- French: Les Mains sales
- Directed by: Jani Bellefleur-Kaltush Julien G. Marcotte
- Written by: Jani Bellefleur-Kaltush Julien G. Marcotte
- Produced by: Geneviève Gosselin-G.
- Starring: Soleil Launière
- Cinematography: Nicolas Poitras-Gamache
- Edited by: Pier-Philippe Chevigny
- Production company: Le Foyer Films
- Distributed by: Welcome Aboard
- Release date: October 2, 2023 (VIFF);
- Running time: 17 minutes
- Country: Canada
- Language: French

= Katshinau =

2023 short film

Katshinau (Les Mains sales, lit. "Dirty Hands") is a Canadian short drama film, directed by Jani Bellefleur-Kaltush and Julien G. Marcotte, and released in 2023. The film stars Soleil Launière as Marie, an indigenous slave in New France who is driven to undertake radical actions to secure her freedom.

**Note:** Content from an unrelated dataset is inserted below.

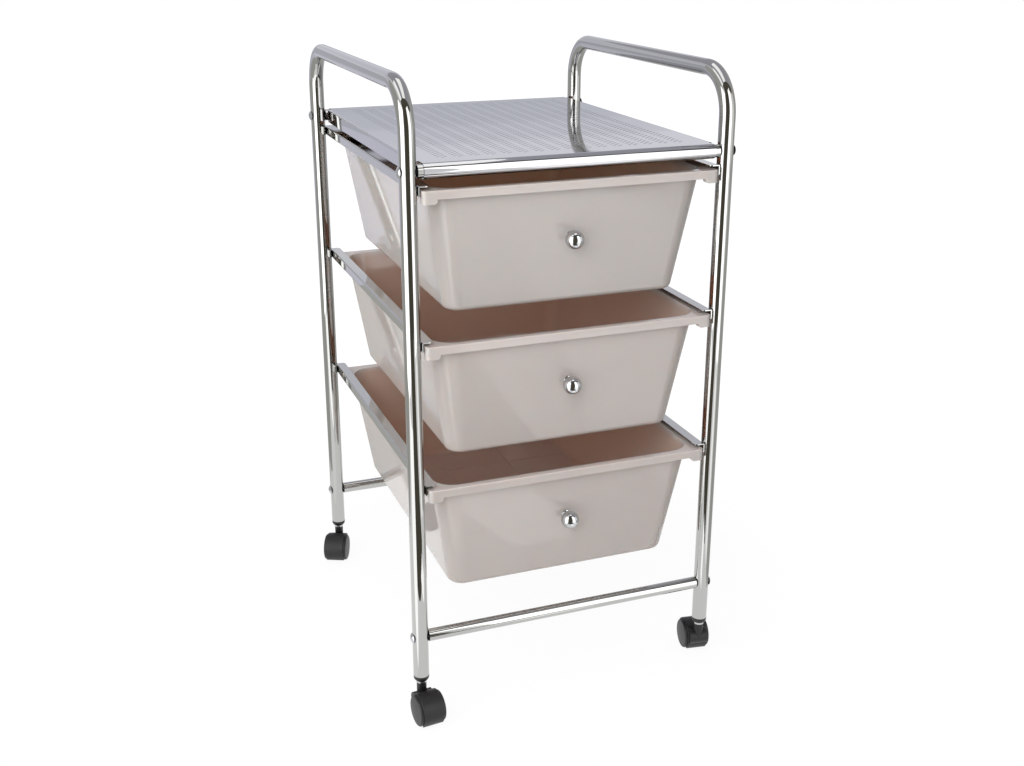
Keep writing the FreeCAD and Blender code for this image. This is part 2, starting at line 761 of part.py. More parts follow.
def make_knob(level, word):
    """Ball knob turned from one bar: base, neck and ball, bored from behind."""
    body = new_body(f"knob_{word}")
    ball_r = "knob_ball_dia / 2"
    neck_r = "knob_neck_dia / 2"
    neck_top = "(knob_base_height * 3 / 2 + knob_neck_length)"
    sunk = "sqrt(knob_ball_dia * knob_ball_dia - knob_neck_dia * knob_neck_dia) / 2"
    reach = f"({neck_top} + {sunk})"
    bore_r = "(knob_screw_dia / 2 + knob_screw_gap)"
    half = new_sketch(body, "XZ_Plane")
    outline(
        half,
        [
            (bore_r, "0"),
            ("knob_base_dia / 2", "0"),
            ("knob_base_dia / 2", "knob_base_height / 2"),
            (neck_r, "knob_base_height * 3 / 2"),
            (neck_r, neck_top, "0", reach, 1),
            ("0", f"{reach} + {ball_r}"),
            ("0", "knob_bore_depth"),
            (bore_r, "knob_bore_depth"),
        ],
    )
    revolve(body, half, "Z_Axis")
    place_on_front(body, level)
    keep(body.Name, body)


def make_knob_screw(level, word):
    """Pan-head screw through the drawer front into the knob."""
    body = new_body(f"knob_screw_{word}")
    seat = f"(-drawer_wall * cos({DRAFT_ANGLE}))"
    half = new_sketch(body, "XZ_Plane")
    head_r = "knob_screw_head_dia / 2"
    edge = "knob_screw_head_height / 2"
    outline(
        half,
        [
            ("0", f"{seat} - knob_screw_head_height"),
            (
                f"{head_r} - {edge}",
                f"{seat} - knob_screw_head_height",
                f"{head_r} - {edge}",
                f"{seat} - {edge}",
                1,
            ),
            (head_r, f"{seat} - {edge}"),
            (head_r, seat),
            ("knob_screw_dia / 2", seat),
            ("knob_screw_dia / 2", "knob_screw_bite"),
            ("0", "knob_screw_bite"),
        ],
    )
    revolve(body, half, "Z_Axis")
    place_on_front(body, level)
    keep(body.Name, body)


def place_caster(body, corner, along="0"):
    """Stand a caster's piece under its leg, turned about the stem."""
    x_side = "-" if corner.endswith("left") else ""
    y_side = "-" if corner.startswith("front") else ""
    place(body, x=f"{x_side}{LEG_X}", y=f"{y_side}{LEG_Y}", turn=along)


def make_leg_plug(corner):
    """Nylon plug in the leg's end, with a rounded collar and the stem's bore."""
    body = new_body(f"leg_plug_{corner}")
    bore_r = "(stem_dia / 2 + stem_gap)"
    barrel_r = f"({TUBE_INNER_R} - plug_gap)"
    narrowing = f"({TUBE_R} - washer_dia / 2)"
    taper = "(collar_height - collar_band)"
    taper_r = f"(({narrowing} * {narrowing} + {taper} * {taper}) / (2 * {narrowing}))"
    half = new_sketch(body, "XZ_Plane")
    outline(
        half,
        [
            (bore_r, WASHER_TOP),
            (
                "washer_dia / 2",
                WASHER_TOP,
                f"{TUBE_R} - {taper_r}",
                f"{LEG_END} - collar_band",
                1,
            ),
            (TUBE_R, f"{LEG_END} - collar_band"),
            (TUBE_R, LEG_END),
            (barrel_r, LEG_END),
            (barrel_r, f"{PLUG_TOP} - plug_lead"),
            (f"{barrel_r} - plug_lead", PLUG_TOP),
            (bore_r, PLUG_TOP),
        ],
    )
    revolve(body, half, "Z_Axis")
    place_caster(body, corner)
    keep(body.Name, body)


def make_caster_washer(corner):
    """Steel washer between the plug's collar and the turning neck."""
    body = new_body(f"caster_washer_{corner}")
    ring = new_sketch(body, "XY_Plane", NECK_TOP)
    circle(ring, "0", "0", "washer_dia / 2")
    circle(ring, "0", "0", "stem_dia / 2 + stem_gap")
    pad(body, ring, "washer_thickness")
    place_caster(body, corner)
    return body


def make_stem(corner, along):
    """Steel stem pressed into the neck, grooved for its clip."""
    body = new_body(f"caster_stem_{corner}")
    stem_r = "stem_dia / 2"
    groove_low = f"({PLUG_TOP} + clip_gap / 2)"
    groove_high = f"({groove_low} + clip_thickness + clip_gap)"
    tip = f"({groove_high} + stem_tip_height)"
    half = new_sketch(body, "XZ_Plane")
    outline(
        half,
        [
            ("0", f"{NECK_TOP} - stem_grip"),
            (stem_r, f"{NECK_TOP} - stem_grip"),
            (stem_r, groove_low),
            (f"{stem_r} - stem_groove_depth", groove_low),
            (f"{stem_r} - stem_groove_depth", groove_high),
            (stem_r, groove_high),
            (stem_r, f"{tip} - stem_tip_taper"),
            (f"{stem_r} - stem_tip_taper", tip),
            ("0", tip),
        ],
    )
    revolve(body, half, "Z_Axis")
    place_caster(body, corner, along)
    keep(body.Name, body)

    clip = new_body(f"stem_clip_{corner}")
    ring = new_sketch(clip, "XY_Plane", f"{groove_low} + clip_gap / 2")
    circle(ring, "0", "0", "clip_dia / 2")
    circle(ring, "0", "0", f"{stem_r} - stem_groove_depth + stem_press_gap")
    pad(clip, ring, "clip_thickness")
    place_caster(clip, corner, along)
    keep(clip.Name, clip)


def make_hood(corner, along):
    """Moulded hood: shell over both wheels, brow and neck at its end, boss."""
    body = new_body(f"caster_hood_{corner}")
    hood_r = "hood_dia / 2"
    axle_y = "-caster_trail"

    def disc(radius, half_width, y=axle_y, z=WHEEL_R):
        sketch = new_sketch(body, "YZ_Plane")
        circle(sketch, y, z, radius)
        pad(body, sketch, f"2 * {half_width}", symmetric=True)

    def round_sides(half_width):
        side = value(half_width)
        fillet(
            body,
            "hood_edge_radius",
            lambda edge: lies_at(edge, "x", side) or lies_at(edge, "x", -side),
        )

    disc(hood_r, "hood_half_width")
    round_sides("hood_half_width")
    brow_z = f"({WHEEL_R} + hood_brow_height)"
    disc(
        "hood_brow_dia / 2",
        "(hood_half_width - hood_edge_radius * 3 / 2)",
        "neck_dia / 2 + hood_brow_proud - hood_brow_dia / 2",
        brow_z,
    )
    cavity = new_sketch(body, "YZ_Plane")
    circle(cavity, axle_y, WHEEL_R, f"{hood_r} - hood_wall")
    pocket(body, cavity, "3 * hood_half_width", symmetric=True)
    neck = new_sketch(body, "XY_Plane", brow_z)
    circle(neck, "0", "0", "neck_dia / 2")
    pad(body, neck, "neck_rise - hood_brow_height")
    disc(f"({hood_r} - hood_wall / 2)", "hood_web / 2")
    disc("hood_boss_dia / 2", "hood_boss_half_width")
    bore = new_sketch(body, "YZ_Plane")
    circle(bore, axle_y, WHEEL_R, "axle_dia / 2 + axle_gap")
    pocket(body, bore, "3 * hood_half_width", symmetric=True)
    stem_bore = new_sketch(body, "XY_Plane", NECK_TOP)
    circle(stem_bore, "0", "0", "stem_dia / 2 + stem_press_gap")
    pocket(body, stem_bore, "stem_grip")
    ground = new_sketch(body, "XY_Plane", "hood_ground_gap")
    outline(
        ground,
        box_corners("-wheel_dia", "wheel_dia", "-2 * wheel_dia", "wheel_dia"),
    )
    pocket(body, ground, "wheel_dia")
    place_caster(body, corner, along)
    keep(body.Name, body)


def make_axle(corner, along):
    """Steel axle that both wheels turn on."""
    body = new_body(f"caster_axle_{corner}")
    sketch = new_sketch(body, "YZ_Plane")
    circle(sketch, "-caster_trail", WHEEL_R, "axle_dia / 2")
    pad(body, sketch, "2 * axle_half_length", symmetric=True)
    place_caster(body, corner, along)
    keep(body.Name, body)


def make_wheel(corner, word, turn, along):
    """Cup-shaped wheel: closed domed face, tread as wide as its half, hub."""
    body = new_body(f"wheel_{word}_{corner}")
    bore_r = "(axle_dia / 2 + axle_gap)"
    rim_r = "wheel_edge_radius"
    shoulder = f"(wheel_half_span - wheel_dome - {rim_r})"
    inner_face = "(hood_boss_half_width + wheel_side_gap)"
    cup = "(wheel_half_span - wheel_disc)"
    tread_inner = f"({WHEEL_R} - wheel_tread_wall)"
    half = new_sketch(body, "XY_Plane")
    outline(
        half,
        [
            (inner_face, bore_r),
            ("axle_half_length + wheel_side_gap", bore_r),
            ("axle_half_length + wheel_side_gap", "0"),
            ("wheel_half_span", "0"),
            ("wheel_half_span", "wheel_hub_dia / 2"),
            (
                "wheel_half_span - wheel_dome",
                f"{WHEEL_R} - {rim_r}",
                shoulder,
                f"{WHEEL_R} - {rim_r}",
                1,
            ),
            (shoulder, WHEEL_R),
            (inner_face, WHEEL_R),
            (inner_face, tread_inner),
            (cup, tread_inner),
            (cup, "wheel_hub_dia / 2"),
            (inner_face, "wheel_hub_dia / 2"),
        ],
    )
    revolve(body, half, "X_Axis")
    x_side = "-" if corner.endswith("left") else ""
    y_side = "-" if corner.startswith("front") else ""
    place(
        body,
        x=f"{x_side}{LEG_X} + caster_trail * sin({along} * 1deg)",
        y=f"{y_side}{LEG_Y} - caster_trail * cos({along} * 1deg)",
        z=WHEEL_R,
        turn=f"{along} + {turn}",
    )
    keep(body.Name, body)


make_side_frame("left", -1)
make_side_frame("right", 1)
for end_word, end_y in (("front", f"-{LEG_Y}"), ("rear", LEG_Y)):
    make_cross_tube(f"lower_tube_{end_word}", end_y, LOWER_TUBE_Z)
    make_cross_tube(f"shelf_tube_{end_word}", end_y, SHELF_TUBE_Z)
make_tube_inserts()
make_frame_screws()
make_shelf()
for drawer_level, drawer_word in enumerate(LEVELS):
    make_rails(drawer_level, drawer_word)
    make_drawer(drawer_level, drawer_word)
    make_knob(drawer_level, drawer_word)
    make_knob_screw(drawer_level, drawer_word)
washers = doc.addObject("Part::Compound", "caster_washers")
washers.Links = [make_caster_washer(corner) for corner in SWIVELS]
keep("caster_washers", washers)
for caster, swivel in SWIVELS.items():
    make_leg_plug(caster)
    make_stem(caster, str(swivel))
    make_hood(caster, str(swivel))
    make_axle(caster, str(swivel))
    make_wheel(caster, "right", 0, str(swivel))
    make_wheel(caster, "left", 180, str(swivel))
doc.recompute()

for item in doc.Objects:
    if "Invalid" in item.State or "Error" in item.State:
        raise RuntimeError(f"{item.Name} failed: {item.State}")
for name, node in nodes.items():
    if node.Shape.isNull() or not node.Shape.isValid():
        raise RuntimeError(f"{name} has no valid shape")

os.makedirs("parts", exist_ok=True)
for name, node in nodes.items():
    node.Shape.exportStep(f"parts/{name}.step")
print(f"{len(nodes)} sub-parts written")
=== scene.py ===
import math

import bmesh
import bpy
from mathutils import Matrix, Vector


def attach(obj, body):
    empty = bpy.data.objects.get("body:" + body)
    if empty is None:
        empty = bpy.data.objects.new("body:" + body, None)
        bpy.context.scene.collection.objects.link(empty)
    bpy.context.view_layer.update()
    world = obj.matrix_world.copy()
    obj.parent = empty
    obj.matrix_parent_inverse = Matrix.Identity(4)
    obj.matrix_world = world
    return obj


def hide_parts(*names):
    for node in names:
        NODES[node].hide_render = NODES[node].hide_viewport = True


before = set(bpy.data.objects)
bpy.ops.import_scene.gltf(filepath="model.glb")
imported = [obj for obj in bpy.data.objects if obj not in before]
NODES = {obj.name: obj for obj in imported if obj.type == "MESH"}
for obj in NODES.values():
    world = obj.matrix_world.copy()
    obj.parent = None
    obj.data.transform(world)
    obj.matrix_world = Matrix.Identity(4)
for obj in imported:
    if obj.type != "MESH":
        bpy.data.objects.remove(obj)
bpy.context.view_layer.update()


# Side frames: each is one drawn steel tube bent into leg, handle bar and leg, then
# nickel and chrome plated. The plate is mirror bright, with the faint lengthwise
# lines of the drawn tube below it and a little haze where hands hold the bar.
def linear(code):
    """An sRGB hex colour as linear red, green, blue and alpha."""
    parts = [int(code[i : i + 2], 16) / 255 for i in (1, 3, 5)]
    return [c / 12.92 if c <= 0.04045 else ((c + 0.055) / 1.055) ** 2.4 for c in parts] + [1]


def new_material(name):
    """An empty node material with its output, and the output node."""
    material = bpy.data.materials.new(name)
    material.use_nodes = True
    material.node_tree.nodes.clear()
    return material, material.node_tree.nodes.new("ShaderNodeOutputMaterial")


def add(material, kind, links=None, **settings):
    """Add one node with its settings, and its sockets' values or links."""
    tree = material.node_tree
    node = tree.nodes.new(kind)
    for setting, value in settings.items():
        setattr(node, setting, value)
    for socket, value in (links or {}).items():
        if isinstance(value, bpy.types.NodeSocket):
            tree.links.new(value, node.inputs[socket])
        else:
            node.inputs[socket].default_value = value
    return node


def add_surface(material, output, shader):
    material.node_tree.links.new(shader.outputs[0], output.inputs["Surface"])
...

The cast also includes Fred-Eric Salvail, Geneviève Boivin-Roussy, Dorothée Gauthier Nolett, Ryan Bommarito, Benoît Mauffette and Adrien Lessard.

The film premiered at the 2023 Vancouver International Film Festival, where it was named the winner of the award for Best Canadian Short Film.

The film was named to TIFF's annual Canada's Top Ten list for 2023.